Her ritual left me alone inside, with my caffeine reserve and a broadcast of morning news on television. I sat in silence while watching replayed videos of wildfires in California, some of which were perilously close to areas where members of my own family had lived, in past years. The scenes depicted in graphic detail were shocking to witness and chilling, emotionally.
As reporters declared with repetition, it was a hellscape, both apocalyptic and surreal.
From my remote region of Ohio, this environmental calamity seemed very far away, indeed. Removed by distance and also the strata of civilized communities that lay between golden neighborhoods on the Pacific Ocean, and more humble districts south of Lake Erie. But I felt a deep connection with those mourning this tragic collapse. The need for safety and security, for a home base upon which to build a dependable family structure, was universal. Something that any onlooker could view with a tender moment of prayer and sensitivity. To hear of politicking on social media platforms only turned my stomach. I reckoned it was a time to help those in need, and seek healing for all. Not to toss darts at a board, with the hope of a bullseye score.
Sadly, a dark underbelly of vengeance was exposed in this moment of need.
After an hour or more of mentally digesting live reports from the west coast, I felt drained. Yet bound by a citizen duty to be informed, and to offer positive vibrations for the human continuum with my own psychic energy. Then, the big-faced clock perched atop my entertainment center registered a time on Saturday morning marked in my head for several years.
It was now, nearly the moment when a chum from yonder days, a maker of musical deconstruction and performance art, would be working his magic spell via WGXC 90.7 FM. Something that I was able to peruse over the internet.
His ongoing project, titled Radio Wonderland, was a real-time remix of everyday radio signals into something more complex, and funky.
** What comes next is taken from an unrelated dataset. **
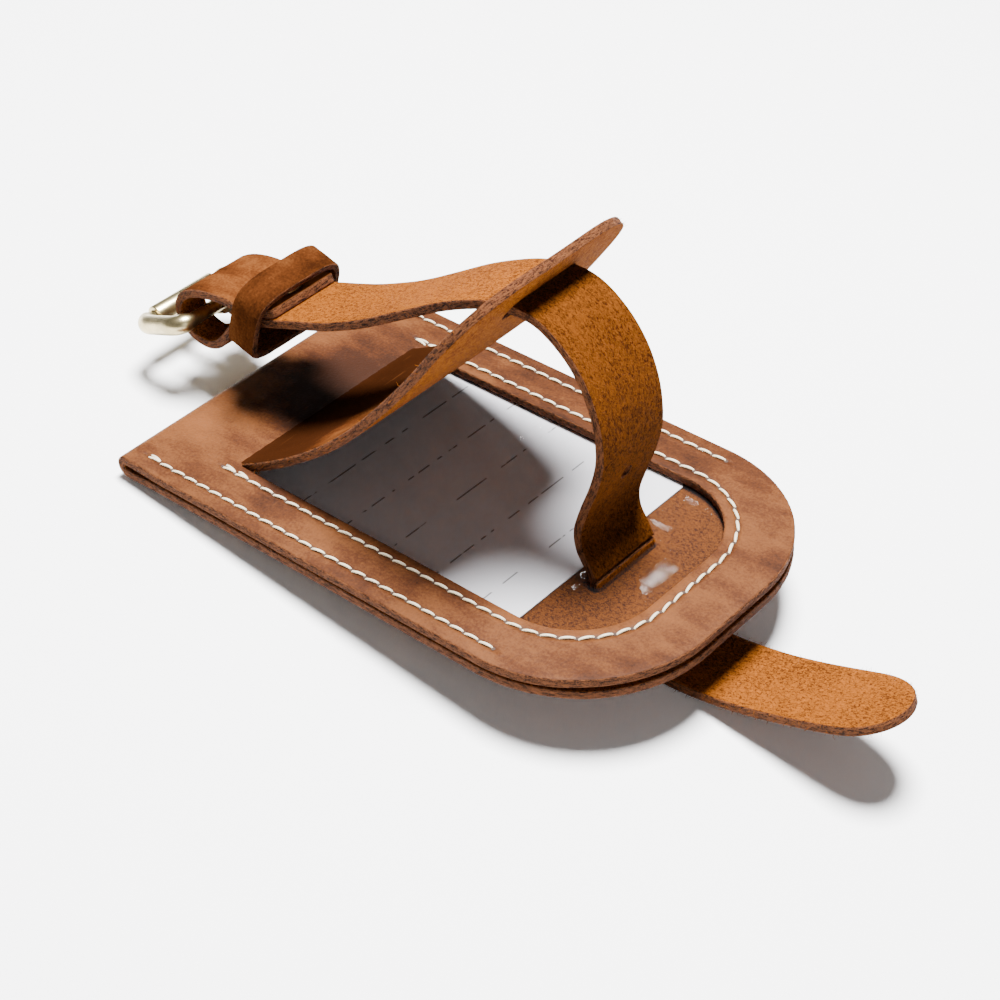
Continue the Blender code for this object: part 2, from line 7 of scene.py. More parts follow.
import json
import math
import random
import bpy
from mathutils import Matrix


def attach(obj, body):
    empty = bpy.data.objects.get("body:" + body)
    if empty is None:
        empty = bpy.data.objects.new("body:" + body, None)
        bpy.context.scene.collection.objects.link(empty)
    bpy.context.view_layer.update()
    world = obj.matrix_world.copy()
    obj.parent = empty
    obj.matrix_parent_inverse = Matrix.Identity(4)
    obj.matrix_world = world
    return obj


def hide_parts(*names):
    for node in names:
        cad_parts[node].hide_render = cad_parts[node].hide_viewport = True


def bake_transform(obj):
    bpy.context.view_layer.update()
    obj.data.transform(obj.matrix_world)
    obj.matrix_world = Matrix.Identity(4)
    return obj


bl_info = {
    "name": "Leather luggage tag",
    "version": (1, 0, 0),
    "blender": (4, 5, 0),
    "location": "3D View > Sidebar > Luggage tag",
    "description": "Builds the visible pieces and finishes of a leather luggage tag",
    "category": "Object",
}

import bmesh
import bpy
import numpy as np
from bpy.props import FloatProperty, FloatVectorProperty, IntProperty, PointerProperty
from mathutils import Matrix, Vector, noise

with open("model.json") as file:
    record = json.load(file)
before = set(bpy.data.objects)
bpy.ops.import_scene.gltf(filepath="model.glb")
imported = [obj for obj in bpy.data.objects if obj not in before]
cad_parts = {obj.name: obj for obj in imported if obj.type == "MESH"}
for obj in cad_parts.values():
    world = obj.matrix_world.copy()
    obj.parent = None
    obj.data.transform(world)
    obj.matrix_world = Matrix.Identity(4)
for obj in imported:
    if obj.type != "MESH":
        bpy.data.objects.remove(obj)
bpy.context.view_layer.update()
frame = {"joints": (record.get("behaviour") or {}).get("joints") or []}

MM = 0.001

# The folded body and its window.
FOLD_END = 1.4 * MM
ROUNDED_END = 127.7 * MM
TAG_WIDTH = 79.0 * MM
TAG_CORNER = 30.3 * MM
LEATHER = 2.0 * MM
POCKET = 1.0 * MM
WINDOW_START = 24.2 * MM
WINDOW_END = 114.1 * MM
WINDOW_WIDTH = 52.6 * MM
WINDOW_CORNER = 17.4 * MM
HALF_WIDTH = TAG_WIDTH / 2
FOLD_RADIUS = (LEATHER + POCKET) / 2
FOLD_ARC = math.pi * FOLD_RADIUS / 2
BACK_FACE = -2 * LEATHER - POCKET
FLAT_END = ROUNDED_END - FOLD_END - LEATHER / 2 - FOLD_RADIUS + FOLD_ARC
SHIFT = FLAT_END - ROUNDED_END  # from a place on the front panel to its place on the flat hide

# The flap, from a little inside the body, where the hide bends up.
FLAP_ROOT = 21.6 * MM
FLAP_START = 24.7 * MM
FLAP_LENGTH = 88.4 * MM
FLAP_SLOT_FROM_END = 11.0 * MM
FLAP_SLOPES = (27.0, 47.0, -16.0)
FLAP_SLOT_WIDTH = 6.6 * MM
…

A rhythmic dance of deployed sound-bits, interacting with each other and providing a canvas for audio brushstrokes, all moving with purpose.
I moved from the living room to a back office where my computer and file cabinets formed an arch over the workspace. A safe spot where I could listen and marvel at the talent of this contact made so long ago. Someone I first met while serving an apprenticeship at Channel 13, in Ithaca, a city located in the Finger Lakes Region. Though we had not seen each other since sometime in the early 1980’s, our connection remained active.
I sorted through mail left from my last excursion to town, while listening. A personal challenge came from trying to guess which particular word or phrase might inspire a creative burst. I would hang on these sounds, not so much for their lingual content, but as rendered notes and drumbeats, for composing a tonal timeline. In the spirit of weaving a garment, all of these dissected parts ultimately came together as a new creation. That was the yield of every show.
As a spectator, I would hear and attempt to predict what might transpire next.
Once this entertaining half-hour was complete, I realized that my morning had slipped forward, toward noon. There was a scratching at the front door. My catty companion had satisfied her feral desires, and was now ready for a meal from her bowl by the kitchen sinks, and a nap in our household recliner.
I felt strangely reconnected, with emotional energy flowing both east and west in an example of synchronicity. From my heart, to those struggling with the wrath of Mother Nature, in effect. And from my mind, to the nexus made by a kindred spirit, with his unique vision in recycled wavelengths, caught on a vintage, boom-box receiver.
Unsurprisingly, Miss Fur Face did not care too much about the relevance of my personal experience. She was simply glad to find a warm place in my lap. And then, a soft blanket in her favorite chair.